Bit like us now, head down and doing what needs to be done. Together. We cope. Just, sometimes. We’re both exhausted and mentally loaded to capacity, but all too aware of how short life is and how short childhood is. People comment on how we find time to do the stuff we do but the truth is, I worry for us if we stop. We only just keep our home kind of clean and we barely ever sit on our arse watching telly. We do little bits here and there and it keeps everything running.

We’re not alone, there are families with children with disabilities up and down this country and every other country all over the World doing much the same and with even less support, some families don’t have a strong partnership like we do, there’s nothing like raising a child with complex needs to test a relationship!
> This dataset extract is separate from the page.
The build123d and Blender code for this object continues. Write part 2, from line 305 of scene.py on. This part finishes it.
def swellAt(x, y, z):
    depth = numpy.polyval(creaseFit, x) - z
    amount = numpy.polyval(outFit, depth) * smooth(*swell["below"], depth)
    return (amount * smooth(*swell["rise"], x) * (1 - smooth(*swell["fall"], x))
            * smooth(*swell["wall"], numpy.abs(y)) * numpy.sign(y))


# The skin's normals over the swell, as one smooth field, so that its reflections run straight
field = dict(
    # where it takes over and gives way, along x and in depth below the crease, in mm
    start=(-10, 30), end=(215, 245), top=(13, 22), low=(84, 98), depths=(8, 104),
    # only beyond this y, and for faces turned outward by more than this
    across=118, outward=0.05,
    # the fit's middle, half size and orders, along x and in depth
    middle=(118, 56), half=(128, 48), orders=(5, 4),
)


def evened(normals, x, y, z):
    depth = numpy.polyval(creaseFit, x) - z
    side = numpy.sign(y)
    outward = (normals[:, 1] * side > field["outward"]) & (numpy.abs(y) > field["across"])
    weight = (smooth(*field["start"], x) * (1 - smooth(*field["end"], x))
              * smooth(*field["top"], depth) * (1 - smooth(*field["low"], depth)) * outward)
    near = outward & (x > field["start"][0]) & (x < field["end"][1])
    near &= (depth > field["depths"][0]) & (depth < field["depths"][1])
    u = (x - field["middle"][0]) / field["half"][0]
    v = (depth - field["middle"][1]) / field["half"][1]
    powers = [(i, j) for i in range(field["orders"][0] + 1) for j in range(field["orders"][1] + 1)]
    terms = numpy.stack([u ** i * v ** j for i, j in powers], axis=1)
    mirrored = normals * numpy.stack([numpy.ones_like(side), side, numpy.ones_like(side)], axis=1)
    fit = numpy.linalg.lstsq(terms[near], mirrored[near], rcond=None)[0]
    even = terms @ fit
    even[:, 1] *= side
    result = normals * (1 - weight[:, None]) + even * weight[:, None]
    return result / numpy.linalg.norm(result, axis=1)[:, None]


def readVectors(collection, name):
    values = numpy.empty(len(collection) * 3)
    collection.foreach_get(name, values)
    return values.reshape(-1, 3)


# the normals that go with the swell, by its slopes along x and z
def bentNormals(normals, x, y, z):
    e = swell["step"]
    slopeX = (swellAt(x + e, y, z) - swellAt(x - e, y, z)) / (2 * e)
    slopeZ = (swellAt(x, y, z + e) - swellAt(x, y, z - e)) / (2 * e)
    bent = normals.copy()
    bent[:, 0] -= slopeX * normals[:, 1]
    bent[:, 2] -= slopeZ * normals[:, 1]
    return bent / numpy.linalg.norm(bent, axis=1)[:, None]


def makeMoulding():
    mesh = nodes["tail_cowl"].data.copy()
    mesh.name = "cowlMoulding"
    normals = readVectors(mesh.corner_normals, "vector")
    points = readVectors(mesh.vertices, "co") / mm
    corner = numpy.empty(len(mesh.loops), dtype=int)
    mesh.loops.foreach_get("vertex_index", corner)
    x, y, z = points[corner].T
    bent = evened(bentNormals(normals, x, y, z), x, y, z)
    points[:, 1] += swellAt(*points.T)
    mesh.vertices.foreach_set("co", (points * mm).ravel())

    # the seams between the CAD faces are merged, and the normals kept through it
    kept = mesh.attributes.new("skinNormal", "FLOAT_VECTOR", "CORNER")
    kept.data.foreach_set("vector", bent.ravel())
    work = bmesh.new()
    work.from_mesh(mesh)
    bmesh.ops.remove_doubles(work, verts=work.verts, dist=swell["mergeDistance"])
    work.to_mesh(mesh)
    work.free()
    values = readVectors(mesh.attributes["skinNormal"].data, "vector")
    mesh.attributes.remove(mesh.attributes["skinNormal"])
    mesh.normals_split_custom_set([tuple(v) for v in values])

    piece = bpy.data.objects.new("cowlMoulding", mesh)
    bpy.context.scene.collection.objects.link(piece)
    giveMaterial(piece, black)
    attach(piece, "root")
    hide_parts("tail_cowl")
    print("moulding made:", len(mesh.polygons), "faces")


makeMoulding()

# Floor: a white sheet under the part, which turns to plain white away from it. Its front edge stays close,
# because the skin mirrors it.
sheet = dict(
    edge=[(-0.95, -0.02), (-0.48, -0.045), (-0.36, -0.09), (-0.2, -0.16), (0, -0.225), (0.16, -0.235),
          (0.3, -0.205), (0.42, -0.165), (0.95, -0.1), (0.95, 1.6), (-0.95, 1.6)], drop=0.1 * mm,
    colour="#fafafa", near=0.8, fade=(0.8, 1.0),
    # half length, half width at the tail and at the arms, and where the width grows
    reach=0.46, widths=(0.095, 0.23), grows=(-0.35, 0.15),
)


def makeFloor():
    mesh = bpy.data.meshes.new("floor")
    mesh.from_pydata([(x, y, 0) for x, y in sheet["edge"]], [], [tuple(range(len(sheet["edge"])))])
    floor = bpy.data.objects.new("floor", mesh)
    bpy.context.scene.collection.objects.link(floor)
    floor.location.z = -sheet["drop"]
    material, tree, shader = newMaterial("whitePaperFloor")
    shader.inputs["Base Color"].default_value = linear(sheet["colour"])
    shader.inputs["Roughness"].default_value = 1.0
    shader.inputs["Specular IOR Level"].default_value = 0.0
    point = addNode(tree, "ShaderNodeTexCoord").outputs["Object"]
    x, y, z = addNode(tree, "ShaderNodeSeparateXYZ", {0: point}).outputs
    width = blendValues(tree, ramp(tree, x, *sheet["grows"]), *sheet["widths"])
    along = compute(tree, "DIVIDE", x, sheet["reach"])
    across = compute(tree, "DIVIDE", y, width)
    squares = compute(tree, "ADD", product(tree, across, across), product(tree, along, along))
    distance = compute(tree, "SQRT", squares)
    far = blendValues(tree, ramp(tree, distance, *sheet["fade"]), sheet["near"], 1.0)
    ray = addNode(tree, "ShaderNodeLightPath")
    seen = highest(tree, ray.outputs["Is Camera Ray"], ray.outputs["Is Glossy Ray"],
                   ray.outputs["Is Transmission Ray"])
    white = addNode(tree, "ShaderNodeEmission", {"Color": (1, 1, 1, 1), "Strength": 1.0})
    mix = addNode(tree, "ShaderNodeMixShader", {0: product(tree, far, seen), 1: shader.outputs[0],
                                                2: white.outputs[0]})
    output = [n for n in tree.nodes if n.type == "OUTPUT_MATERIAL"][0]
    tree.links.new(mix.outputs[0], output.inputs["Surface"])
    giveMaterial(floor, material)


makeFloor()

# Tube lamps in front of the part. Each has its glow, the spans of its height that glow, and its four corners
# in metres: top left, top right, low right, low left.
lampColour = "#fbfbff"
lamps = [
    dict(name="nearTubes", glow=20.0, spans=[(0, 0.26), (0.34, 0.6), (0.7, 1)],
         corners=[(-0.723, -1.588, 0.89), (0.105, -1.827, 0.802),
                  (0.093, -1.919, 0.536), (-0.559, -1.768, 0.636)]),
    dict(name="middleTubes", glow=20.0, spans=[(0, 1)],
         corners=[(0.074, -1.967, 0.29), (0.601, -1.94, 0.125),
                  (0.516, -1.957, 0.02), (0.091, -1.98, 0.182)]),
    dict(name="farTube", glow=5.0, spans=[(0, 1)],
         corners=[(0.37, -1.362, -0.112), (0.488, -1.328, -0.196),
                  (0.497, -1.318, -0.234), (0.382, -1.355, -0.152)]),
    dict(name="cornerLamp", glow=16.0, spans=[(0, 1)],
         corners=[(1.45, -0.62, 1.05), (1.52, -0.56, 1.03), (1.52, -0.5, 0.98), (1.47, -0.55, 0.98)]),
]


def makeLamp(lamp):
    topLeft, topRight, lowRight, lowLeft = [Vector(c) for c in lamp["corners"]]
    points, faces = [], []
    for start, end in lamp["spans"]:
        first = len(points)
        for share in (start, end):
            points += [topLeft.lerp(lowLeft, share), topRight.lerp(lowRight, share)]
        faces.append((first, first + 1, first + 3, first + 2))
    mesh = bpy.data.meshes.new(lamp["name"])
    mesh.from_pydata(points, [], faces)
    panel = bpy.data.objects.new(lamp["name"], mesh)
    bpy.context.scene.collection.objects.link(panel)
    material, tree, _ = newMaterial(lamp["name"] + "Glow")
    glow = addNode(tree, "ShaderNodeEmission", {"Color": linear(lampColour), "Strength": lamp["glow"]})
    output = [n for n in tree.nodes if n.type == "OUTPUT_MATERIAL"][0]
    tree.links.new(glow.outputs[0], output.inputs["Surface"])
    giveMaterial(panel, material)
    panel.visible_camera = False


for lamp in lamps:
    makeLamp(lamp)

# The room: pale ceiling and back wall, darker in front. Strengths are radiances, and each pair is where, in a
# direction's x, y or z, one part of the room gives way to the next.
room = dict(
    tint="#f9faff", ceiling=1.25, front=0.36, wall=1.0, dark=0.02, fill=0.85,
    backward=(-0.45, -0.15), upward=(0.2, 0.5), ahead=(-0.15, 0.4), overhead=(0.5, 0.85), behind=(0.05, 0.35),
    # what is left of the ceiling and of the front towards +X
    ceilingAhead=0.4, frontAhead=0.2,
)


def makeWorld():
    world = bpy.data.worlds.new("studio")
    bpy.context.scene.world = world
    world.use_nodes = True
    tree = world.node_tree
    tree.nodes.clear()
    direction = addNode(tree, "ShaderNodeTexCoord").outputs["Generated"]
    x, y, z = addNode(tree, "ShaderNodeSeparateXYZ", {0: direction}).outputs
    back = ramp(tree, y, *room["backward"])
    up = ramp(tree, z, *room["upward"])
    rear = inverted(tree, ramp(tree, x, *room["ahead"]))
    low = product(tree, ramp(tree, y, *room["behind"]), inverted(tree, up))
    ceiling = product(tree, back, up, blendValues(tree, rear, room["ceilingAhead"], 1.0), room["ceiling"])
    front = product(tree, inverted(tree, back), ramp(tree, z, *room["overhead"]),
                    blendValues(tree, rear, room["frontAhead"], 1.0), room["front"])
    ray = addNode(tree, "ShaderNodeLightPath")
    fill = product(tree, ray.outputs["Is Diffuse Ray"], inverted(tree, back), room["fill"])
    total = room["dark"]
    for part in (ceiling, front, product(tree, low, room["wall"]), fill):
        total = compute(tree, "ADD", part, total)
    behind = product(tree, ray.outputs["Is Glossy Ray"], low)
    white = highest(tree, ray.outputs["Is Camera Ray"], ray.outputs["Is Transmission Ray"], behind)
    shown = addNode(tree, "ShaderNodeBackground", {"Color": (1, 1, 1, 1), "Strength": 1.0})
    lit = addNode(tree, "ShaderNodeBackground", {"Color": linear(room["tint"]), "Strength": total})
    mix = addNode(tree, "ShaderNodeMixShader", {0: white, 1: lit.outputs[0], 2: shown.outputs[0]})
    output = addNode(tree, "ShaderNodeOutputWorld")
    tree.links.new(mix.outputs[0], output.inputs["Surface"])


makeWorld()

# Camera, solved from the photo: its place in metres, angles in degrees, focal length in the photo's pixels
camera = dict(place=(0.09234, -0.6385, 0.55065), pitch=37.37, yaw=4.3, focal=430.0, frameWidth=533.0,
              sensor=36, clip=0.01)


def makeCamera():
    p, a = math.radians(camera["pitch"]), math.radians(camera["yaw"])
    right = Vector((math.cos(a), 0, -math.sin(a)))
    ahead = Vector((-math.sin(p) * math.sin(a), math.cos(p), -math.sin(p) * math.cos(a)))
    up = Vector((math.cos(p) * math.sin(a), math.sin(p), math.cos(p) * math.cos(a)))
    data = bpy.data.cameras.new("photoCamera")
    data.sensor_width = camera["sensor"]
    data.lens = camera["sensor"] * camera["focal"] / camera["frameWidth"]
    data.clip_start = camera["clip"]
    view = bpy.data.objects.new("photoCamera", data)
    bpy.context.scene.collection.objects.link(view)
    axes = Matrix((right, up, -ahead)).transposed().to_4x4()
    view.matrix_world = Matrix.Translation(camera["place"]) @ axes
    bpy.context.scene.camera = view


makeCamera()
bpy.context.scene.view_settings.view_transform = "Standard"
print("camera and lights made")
So there, moany arse bum willy titties. You won’t hear me moan about our life very often because I’m usually a super positive person, but listening to what we don’t have today instead of thinking about what we do, took its toll.
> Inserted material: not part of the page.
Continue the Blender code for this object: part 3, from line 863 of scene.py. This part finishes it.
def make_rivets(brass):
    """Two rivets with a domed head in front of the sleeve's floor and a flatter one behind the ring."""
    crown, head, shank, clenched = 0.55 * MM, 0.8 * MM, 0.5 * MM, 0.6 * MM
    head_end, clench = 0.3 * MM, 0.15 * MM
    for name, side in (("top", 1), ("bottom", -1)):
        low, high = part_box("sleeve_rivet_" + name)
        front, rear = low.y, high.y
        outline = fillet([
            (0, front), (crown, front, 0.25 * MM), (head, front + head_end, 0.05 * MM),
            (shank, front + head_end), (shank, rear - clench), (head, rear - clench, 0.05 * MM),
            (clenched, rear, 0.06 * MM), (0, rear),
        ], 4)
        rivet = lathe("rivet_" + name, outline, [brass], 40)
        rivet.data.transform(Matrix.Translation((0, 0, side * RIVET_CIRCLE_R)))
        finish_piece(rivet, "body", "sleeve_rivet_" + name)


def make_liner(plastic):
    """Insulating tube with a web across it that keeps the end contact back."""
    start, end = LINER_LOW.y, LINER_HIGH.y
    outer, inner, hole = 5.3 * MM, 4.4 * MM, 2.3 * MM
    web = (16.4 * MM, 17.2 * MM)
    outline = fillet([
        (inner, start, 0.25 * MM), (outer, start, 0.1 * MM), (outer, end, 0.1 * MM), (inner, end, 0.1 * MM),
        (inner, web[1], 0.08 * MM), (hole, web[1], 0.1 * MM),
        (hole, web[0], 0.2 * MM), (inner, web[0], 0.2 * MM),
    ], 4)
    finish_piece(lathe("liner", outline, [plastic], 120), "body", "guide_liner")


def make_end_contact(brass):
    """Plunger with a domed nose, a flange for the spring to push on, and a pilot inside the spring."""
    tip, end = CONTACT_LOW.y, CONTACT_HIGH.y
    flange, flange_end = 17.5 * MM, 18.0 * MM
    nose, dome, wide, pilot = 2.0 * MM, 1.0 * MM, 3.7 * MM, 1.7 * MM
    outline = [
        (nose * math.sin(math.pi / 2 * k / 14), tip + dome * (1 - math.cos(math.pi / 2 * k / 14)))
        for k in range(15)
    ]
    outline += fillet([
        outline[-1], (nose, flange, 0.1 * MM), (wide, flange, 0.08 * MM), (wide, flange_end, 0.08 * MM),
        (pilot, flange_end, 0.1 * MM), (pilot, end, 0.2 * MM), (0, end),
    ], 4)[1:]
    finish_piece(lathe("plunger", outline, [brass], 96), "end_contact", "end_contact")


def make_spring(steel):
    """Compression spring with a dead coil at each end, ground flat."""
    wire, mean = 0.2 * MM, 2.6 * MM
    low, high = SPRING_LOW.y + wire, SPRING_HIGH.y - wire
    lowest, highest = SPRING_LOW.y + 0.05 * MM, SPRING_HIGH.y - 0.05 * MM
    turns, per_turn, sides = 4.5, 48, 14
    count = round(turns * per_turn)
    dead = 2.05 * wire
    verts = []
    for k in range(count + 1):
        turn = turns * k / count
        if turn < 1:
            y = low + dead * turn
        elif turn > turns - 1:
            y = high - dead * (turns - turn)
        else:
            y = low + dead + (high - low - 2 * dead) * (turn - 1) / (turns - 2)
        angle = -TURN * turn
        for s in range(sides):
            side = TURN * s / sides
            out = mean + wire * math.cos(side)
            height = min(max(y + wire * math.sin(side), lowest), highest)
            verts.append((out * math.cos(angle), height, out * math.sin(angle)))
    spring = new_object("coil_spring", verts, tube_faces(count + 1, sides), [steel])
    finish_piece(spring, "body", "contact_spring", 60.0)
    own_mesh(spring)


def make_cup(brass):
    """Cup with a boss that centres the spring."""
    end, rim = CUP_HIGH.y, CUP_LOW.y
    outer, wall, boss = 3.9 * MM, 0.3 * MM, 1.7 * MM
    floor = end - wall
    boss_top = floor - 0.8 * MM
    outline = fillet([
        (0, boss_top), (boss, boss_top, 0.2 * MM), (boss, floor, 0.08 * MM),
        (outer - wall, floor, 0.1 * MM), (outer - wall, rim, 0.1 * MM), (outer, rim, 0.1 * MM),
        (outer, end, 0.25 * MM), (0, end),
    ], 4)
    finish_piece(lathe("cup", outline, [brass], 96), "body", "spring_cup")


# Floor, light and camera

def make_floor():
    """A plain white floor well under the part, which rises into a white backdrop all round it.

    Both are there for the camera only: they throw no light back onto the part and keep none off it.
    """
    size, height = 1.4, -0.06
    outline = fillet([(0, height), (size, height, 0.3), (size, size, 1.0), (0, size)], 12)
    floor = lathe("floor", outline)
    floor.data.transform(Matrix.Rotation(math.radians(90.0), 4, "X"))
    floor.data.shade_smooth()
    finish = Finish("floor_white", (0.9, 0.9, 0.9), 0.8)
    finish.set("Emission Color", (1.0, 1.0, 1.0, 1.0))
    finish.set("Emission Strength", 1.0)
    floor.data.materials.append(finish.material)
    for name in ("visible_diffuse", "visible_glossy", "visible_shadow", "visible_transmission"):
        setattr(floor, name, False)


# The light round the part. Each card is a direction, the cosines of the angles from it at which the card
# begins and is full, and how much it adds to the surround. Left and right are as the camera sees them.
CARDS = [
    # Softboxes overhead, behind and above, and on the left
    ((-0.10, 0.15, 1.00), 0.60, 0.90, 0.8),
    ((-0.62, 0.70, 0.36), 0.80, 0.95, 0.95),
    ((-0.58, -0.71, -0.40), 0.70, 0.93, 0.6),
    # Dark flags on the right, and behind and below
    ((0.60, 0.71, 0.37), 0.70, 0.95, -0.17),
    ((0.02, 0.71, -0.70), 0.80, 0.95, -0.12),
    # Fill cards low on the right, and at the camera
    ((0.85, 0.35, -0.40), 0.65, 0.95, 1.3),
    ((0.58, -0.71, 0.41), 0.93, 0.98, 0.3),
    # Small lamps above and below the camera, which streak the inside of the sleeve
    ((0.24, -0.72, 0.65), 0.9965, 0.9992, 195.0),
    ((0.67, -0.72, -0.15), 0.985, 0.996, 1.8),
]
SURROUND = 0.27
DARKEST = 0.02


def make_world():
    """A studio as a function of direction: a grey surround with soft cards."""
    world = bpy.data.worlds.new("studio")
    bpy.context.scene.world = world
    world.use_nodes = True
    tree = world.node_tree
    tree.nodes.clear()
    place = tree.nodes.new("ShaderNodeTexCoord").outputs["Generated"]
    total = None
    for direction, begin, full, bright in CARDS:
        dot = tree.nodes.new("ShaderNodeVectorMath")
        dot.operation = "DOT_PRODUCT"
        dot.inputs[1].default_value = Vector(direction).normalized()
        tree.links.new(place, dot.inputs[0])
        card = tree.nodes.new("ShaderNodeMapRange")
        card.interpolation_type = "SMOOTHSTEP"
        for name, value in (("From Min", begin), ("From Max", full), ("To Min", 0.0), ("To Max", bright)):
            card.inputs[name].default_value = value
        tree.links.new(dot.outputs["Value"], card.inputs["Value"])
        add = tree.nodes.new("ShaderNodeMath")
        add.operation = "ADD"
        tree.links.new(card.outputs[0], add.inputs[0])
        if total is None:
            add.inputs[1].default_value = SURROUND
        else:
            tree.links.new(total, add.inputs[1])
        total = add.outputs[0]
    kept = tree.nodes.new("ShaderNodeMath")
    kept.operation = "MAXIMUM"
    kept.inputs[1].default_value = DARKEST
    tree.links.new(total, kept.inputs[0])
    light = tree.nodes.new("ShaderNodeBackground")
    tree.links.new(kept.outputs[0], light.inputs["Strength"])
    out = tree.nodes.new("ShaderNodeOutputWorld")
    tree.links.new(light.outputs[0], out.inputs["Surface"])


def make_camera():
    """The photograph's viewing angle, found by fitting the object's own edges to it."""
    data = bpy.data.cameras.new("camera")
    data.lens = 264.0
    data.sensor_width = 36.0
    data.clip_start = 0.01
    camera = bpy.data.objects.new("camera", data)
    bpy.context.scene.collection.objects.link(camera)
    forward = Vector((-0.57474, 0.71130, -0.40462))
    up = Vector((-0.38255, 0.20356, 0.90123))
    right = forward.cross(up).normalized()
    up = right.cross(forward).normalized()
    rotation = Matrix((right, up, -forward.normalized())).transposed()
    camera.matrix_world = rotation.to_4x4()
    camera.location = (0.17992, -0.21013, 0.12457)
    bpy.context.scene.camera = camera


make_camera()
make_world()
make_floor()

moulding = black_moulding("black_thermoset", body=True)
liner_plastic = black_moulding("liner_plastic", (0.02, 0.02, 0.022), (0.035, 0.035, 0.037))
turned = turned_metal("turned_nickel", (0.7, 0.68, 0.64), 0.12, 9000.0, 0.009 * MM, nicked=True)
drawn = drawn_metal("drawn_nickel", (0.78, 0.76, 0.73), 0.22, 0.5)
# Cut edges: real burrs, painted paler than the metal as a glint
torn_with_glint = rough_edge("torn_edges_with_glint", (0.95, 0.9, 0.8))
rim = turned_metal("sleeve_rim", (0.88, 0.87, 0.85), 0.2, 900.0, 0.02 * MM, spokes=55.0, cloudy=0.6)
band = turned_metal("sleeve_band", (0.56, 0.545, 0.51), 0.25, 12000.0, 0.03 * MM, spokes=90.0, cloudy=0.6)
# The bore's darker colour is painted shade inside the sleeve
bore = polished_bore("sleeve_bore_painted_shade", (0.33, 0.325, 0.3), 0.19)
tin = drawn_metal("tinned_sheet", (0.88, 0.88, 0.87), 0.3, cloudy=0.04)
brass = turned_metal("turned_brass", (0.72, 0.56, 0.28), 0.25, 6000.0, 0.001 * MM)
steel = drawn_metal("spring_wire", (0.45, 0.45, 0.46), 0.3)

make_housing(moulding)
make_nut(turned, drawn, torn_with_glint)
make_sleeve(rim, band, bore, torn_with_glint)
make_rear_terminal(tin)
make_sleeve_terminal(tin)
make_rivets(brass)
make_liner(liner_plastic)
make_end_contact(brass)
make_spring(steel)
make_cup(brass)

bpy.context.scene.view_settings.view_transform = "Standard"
But tomorrow I take action. First up, transport.

In other news, I made a “writing area” for my writing resistant little man and it opened up a whole discussion over his writing resistance that although in itself was sad and made me really cross at the mainstream education system, I feel really happy that he is home educated and in a position to learn at his own pace and that he was able to tell me what happened.

We’re going right back to basics with a clear understanding of what we’re doing. It’s taken almost 2 years to get here but I think he’s needed that space to understand.

Fundamentally the problem was that he had just started getting to grips with writing, phonetically, at the end of year 1. He came back in Year 2 and BAM, no more phonics, you have to spell things correctly, we’re going to add pressure to you in a weekly spelling test and if you write your letters backwards that’s a fail on that spelling. Only just 6 years old. Two years to get over it but thank goodness he’s been allowed that space.

Make a mistake in your text? Just put a cross through it, so that his teacher could see his mistakes. His sentences were littered with crosses, they looked a right mess. What does that do to a little boys self-esteem? He wouldn’t use a rubber because he’d been told he wasn’t allowed to. Penalised for misspellings. Gah, I’m on a rant again!

Must be in the mood 🙂

“Mark-making station” with new metallic pens, fancy paper and a sand tray to practice writing.